GIVEN EXERCISE:
Repeat the whole of the data, keeping every detail the same.

GIVEN DATA:
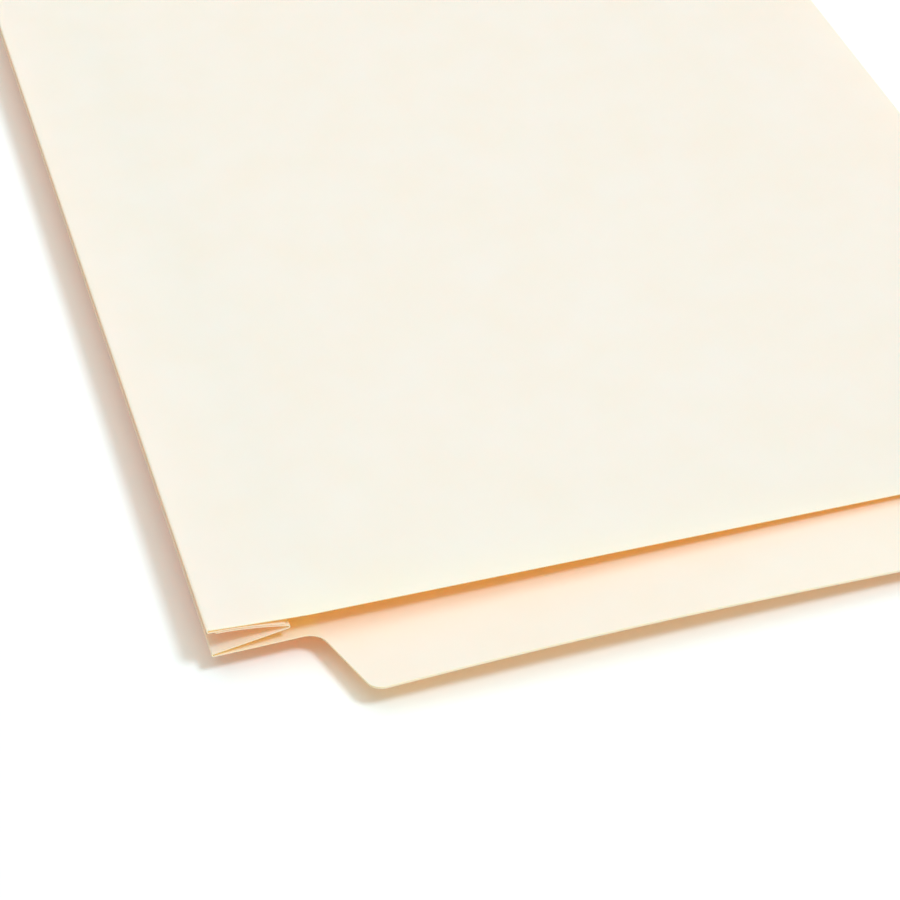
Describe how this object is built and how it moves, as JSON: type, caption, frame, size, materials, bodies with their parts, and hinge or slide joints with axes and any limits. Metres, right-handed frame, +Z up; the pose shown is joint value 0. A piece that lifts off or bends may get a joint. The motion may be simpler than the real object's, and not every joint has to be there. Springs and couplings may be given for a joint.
{
  "type": "file folder",
  "caption": "End-tab file folder of manila card: a back cover with a straight-cut tab along one end, a pleated expansion spine and a front cover that opens like a book.",
  "frame": {"origin": "centre of the folder's footprint, on the surface that it lies on", "axes": "+X along the tab end, from the pleated spine to the free edges; +Y along the spine, away from the tab; +Z up, out of the front cover"},
  "size_m": [0.242, 0.3112, 0.0152],
  "materials": {
    "manila_cover": "smooth calendered manila card with a faint sheen",
    "manila_tab_ply": "second ply of the same manila card, bonded flat",
    "manila_pleat": "scored and folded manila card, matte"
  },
  "bodies": {
    "back": {"back_cover": "manila_cover", "tab_reinforcement": "manila_tab_ply"},
    "pleat_lower": {"gusset_lower_ply": "manila_pleat"},
    "pleat_upper": {"gusset_upper_ply": "manila_pleat", "front_glue_flap": "manila_pleat"},
    "spine_fold": {"front_spine_fold": "manila_cover"},
    "front": {"front_cover": "manila_cover"}
  },
  "joints": [
    {"name": "pleat_lower_fold", "type": "hinge", "parent": "back", "child": "pleat_lower", "pos_m": [-0.11984, 0.0111, 0.00711], "axis": [0, -1, 0], "range_deg": [0, 70]},
    {"name": "pleat_inner_crease", "type": "hinge", "parent": "pleat_lower", "child": "pleat_upper", "pos_m": [-0.10207, 0.0111, 0.01094], "axis": [0, 1, 0], "range_deg": [0, 140]},
    {"name": "pleat_upper_fold", "type": "hinge", "parent": "pleat_upper", "child": "spine_fold", "pos_m": [-0.12017, 0.0111, 0.01425], "axis": [0, -1, 0], "range_deg": [0, 70]},
    {"name": "front_cover_fold", "type": "hinge", "parent": "spine_fold", "child": "front", "pos_m": [-0.11725, 0.0111, 0.01514], "axis": [0, -1, 0], "range_deg": [0, 183]}
  ],
  "couplings": [
    {"joint": "pleat_inner_crease", "follows": "pleat_upper_fold", "ratio": 2},
    {"joint": "pleat_lower_fold", "follows": "pleat_upper_fold", "ratio": 1}
  ]
}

REPLY:
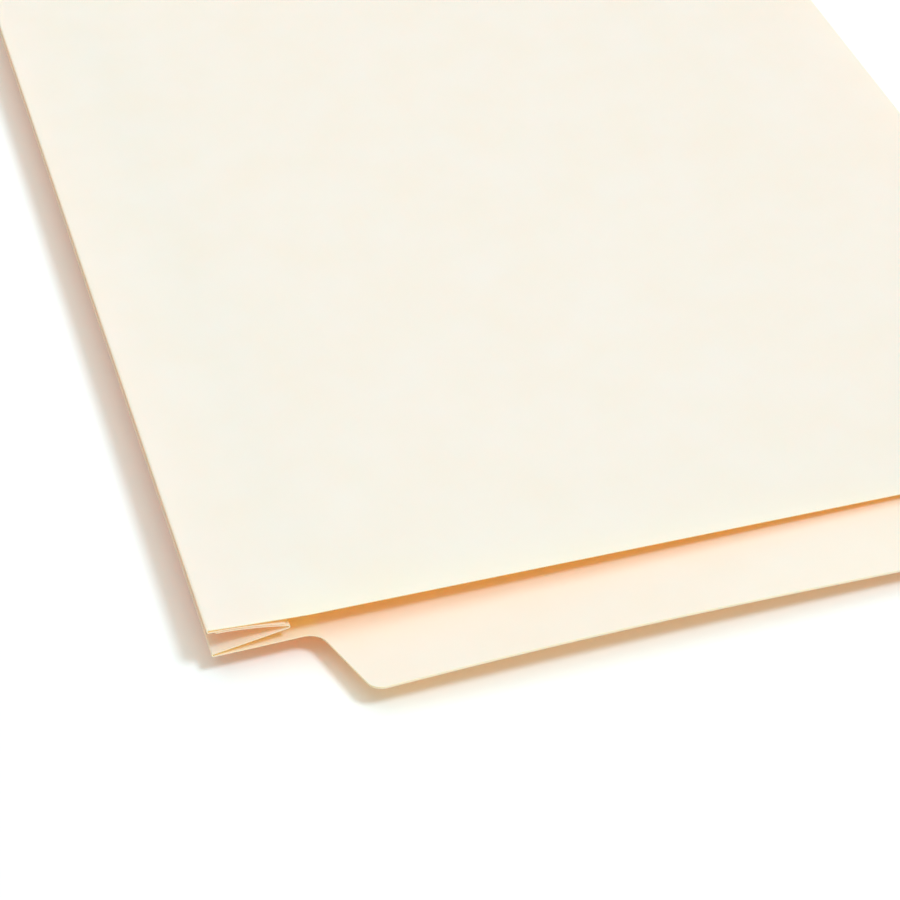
Describe how this object is built and how it moves, as JSON: type, caption, frame, size, materials, bodies with their parts, and hinge or slide joints with axes and any limits. Metres, right-handed frame, +Z up; the pose shown is joint value 0. A piece that lifts off or bends may get a joint. The motion may be simpler than the real object's, and not every joint has to be there. Springs and couplings may be given for a joint.
{
  "type": "file folder",
  "caption": "End-tab file folder of manila card: a back cover with a straight-cut tab along one end, a pleated expansion spine and a front cover that opens like a book.",
  "frame": {"origin": "centre of the folder's footprint, on the surface that it lies on", "axes": "+X along the tab end, from the pleated spine to the free edges; +Y along the spine, away from the tab; +Z up, out of the front cover"},
  "size_m": [0.242, 0.3112, 0.0152],
  "materials": {
    "manila_cover": "smooth calendered manila card with a faint sheen",
    "manila_tab_ply": "second ply of the same manila card, bonded flat",
    "manila_pleat": "scored and folded manila card, matte"
  },
  "bodies": {
    "back": {"back_cover": "manila_cover", "tab_reinforcement": "manila_tab_ply"},
    "pleat_lower": {"gusset_lower_ply": "manila_pleat"},
    "pleat_upper": {"gusset_upper_ply": "manila_pleat", "front_glue_flap": "manila_pleat"},
    "spine_fold": {"front_spine_fold": "manila_cover"},
    "front": {"front_cover": "manila_cover"}
  },
  "joints": [
    {"name": "pleat_lower_fold", "type": "hinge", "parent": "back", "child": "pleat_lower", "pos_m": [-0.11984, 0.0111, 0.00711], "axis": [0, -1, 0], "range_deg": [0, 70]},
    {"name": "pleat_inner_crease", "type": "hinge", "parent": "pleat_lower", "child": "pleat_upper", "pos_m": [-0.10207, 0.0111, 0.01094], "axis": [0, 1, 0], "range_deg": [0, 140]},
    {"name": "pleat_upper_fold", "type": "hinge", "parent": "pleat_upper", "child": "spine_fold", "pos_m": [-0.12017, 0.0111, 0.01425], "axis": [0, -1, 0], "range_deg": [0, 70]},
    {"name": "front_cover_fold", "type": "hinge", "parent": "spine_fold", "child": "front", "pos_m": [-0.11725, 0.0111, 0.01514], "axis": [0, -1, 0], "range_deg": [0, 183]}
  ],
  "couplings": [
    {"joint": "pleat_inner_crease", "follows": "pleat_upper_fold", "ratio": 2},
    {"joint": "pleat_lower_fold", "follows": "pleat_upper_fold", "ratio": 1}
  ]
}